4    Fresh Garlic Cloves

1½t   Salt

1  Onion

3  Green Chillies

    Fresh Coriander Leaves (handful)

1  Tomato Paste (50g) pkt/can

500g  Chicken Thighs

2T  Oil

2    Fresh Tomatoes

1    Green Pepper

1T   Sugar

½C Hot Water

Step1: Prepare the Cook in Paste

1. Peel and chop the Onion, Garlic and Ginger.

2. Chop the Green Chillies.

3. Rinse the Fresh Coriander Leaves.

4. Add the Ginger, Garlic, Salt, Onion, Green Chillies and Fresh Coriander into a blender. Pulse it until it forms a thick smooth "Cook in Paste".

Step2: Make the Curry

5. Wash the Chicken Thighs.

6. Grate the Fresh Tomatoes.

7. Chop the Green Pepper into chunks.

8. Add the Oil and the Chicken Thighs into a pot. Brown it on medium heat for 5 to 10 minutes.
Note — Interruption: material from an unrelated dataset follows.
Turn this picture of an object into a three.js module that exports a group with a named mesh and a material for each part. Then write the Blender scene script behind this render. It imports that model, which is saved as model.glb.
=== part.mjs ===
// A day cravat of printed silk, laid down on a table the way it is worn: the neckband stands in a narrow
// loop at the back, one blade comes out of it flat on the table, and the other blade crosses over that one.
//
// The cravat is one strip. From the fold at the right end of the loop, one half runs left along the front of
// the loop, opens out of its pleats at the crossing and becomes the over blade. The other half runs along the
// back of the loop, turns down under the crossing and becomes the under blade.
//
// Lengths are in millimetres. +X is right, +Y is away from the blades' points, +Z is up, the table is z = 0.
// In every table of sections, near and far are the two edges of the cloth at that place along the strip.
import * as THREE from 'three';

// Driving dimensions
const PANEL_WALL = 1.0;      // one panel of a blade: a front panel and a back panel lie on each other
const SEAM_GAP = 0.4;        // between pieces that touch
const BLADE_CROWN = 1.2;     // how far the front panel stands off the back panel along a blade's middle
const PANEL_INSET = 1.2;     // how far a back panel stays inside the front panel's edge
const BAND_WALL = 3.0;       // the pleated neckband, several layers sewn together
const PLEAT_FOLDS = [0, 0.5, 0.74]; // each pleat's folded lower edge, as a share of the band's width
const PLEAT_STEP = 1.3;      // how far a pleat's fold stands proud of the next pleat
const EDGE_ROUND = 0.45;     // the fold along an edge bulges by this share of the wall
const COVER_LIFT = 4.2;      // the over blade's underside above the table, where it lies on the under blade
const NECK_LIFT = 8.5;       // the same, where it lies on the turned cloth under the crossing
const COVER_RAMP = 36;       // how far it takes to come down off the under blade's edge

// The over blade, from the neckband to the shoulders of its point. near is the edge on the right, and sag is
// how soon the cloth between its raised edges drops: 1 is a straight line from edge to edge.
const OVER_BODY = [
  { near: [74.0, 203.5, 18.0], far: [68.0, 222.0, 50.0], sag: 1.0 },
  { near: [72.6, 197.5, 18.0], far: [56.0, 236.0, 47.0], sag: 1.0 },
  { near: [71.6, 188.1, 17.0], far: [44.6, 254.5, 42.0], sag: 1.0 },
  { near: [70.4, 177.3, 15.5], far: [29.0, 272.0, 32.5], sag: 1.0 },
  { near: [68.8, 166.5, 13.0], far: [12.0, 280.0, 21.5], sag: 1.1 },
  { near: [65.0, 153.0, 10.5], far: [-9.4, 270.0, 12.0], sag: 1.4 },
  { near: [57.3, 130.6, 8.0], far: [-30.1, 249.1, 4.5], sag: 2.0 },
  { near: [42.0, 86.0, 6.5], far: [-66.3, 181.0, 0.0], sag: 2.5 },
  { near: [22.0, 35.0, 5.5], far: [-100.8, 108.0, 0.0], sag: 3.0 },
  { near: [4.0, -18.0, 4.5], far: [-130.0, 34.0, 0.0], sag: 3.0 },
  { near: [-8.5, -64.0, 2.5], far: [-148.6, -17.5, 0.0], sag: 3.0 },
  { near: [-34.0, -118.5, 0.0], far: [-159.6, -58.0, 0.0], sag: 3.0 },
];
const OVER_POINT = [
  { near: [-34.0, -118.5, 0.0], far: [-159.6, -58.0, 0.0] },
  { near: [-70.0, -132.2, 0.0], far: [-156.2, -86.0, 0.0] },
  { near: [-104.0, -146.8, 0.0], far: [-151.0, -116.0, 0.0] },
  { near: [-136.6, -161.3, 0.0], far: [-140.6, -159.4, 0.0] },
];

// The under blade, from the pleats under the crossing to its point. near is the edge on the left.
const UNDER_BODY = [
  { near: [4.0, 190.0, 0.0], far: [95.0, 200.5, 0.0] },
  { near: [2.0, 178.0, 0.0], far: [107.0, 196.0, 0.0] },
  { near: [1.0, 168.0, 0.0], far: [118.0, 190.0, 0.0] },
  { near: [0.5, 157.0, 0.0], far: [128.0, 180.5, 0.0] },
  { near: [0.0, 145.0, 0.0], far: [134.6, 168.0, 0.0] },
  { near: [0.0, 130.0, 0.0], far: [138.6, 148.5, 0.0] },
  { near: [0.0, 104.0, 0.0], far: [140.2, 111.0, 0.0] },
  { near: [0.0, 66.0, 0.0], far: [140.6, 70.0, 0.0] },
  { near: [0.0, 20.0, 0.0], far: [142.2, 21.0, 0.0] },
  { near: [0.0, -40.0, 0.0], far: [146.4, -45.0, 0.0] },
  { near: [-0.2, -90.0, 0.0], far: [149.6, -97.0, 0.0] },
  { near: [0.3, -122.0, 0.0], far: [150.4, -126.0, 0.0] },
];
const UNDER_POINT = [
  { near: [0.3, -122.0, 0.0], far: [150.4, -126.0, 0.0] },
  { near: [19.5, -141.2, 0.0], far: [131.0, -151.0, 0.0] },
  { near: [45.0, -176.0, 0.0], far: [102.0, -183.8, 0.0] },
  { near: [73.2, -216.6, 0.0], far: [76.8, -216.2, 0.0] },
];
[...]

9. Add the chopped Green Peppers, grated Fresh Tomatoes, Sugar, Tomato Paste, "Cook in Paste" and Hot Water. Stir it through.

10. Reduce the heat. Cover the pot and allow it to simmer for 30 to 45 minutes or until the Chicken is soft and tender.

Top the curry with extra Fresh Coriander Leaves and sliced Green Chillies. Serve it with Roti or Naan Bread.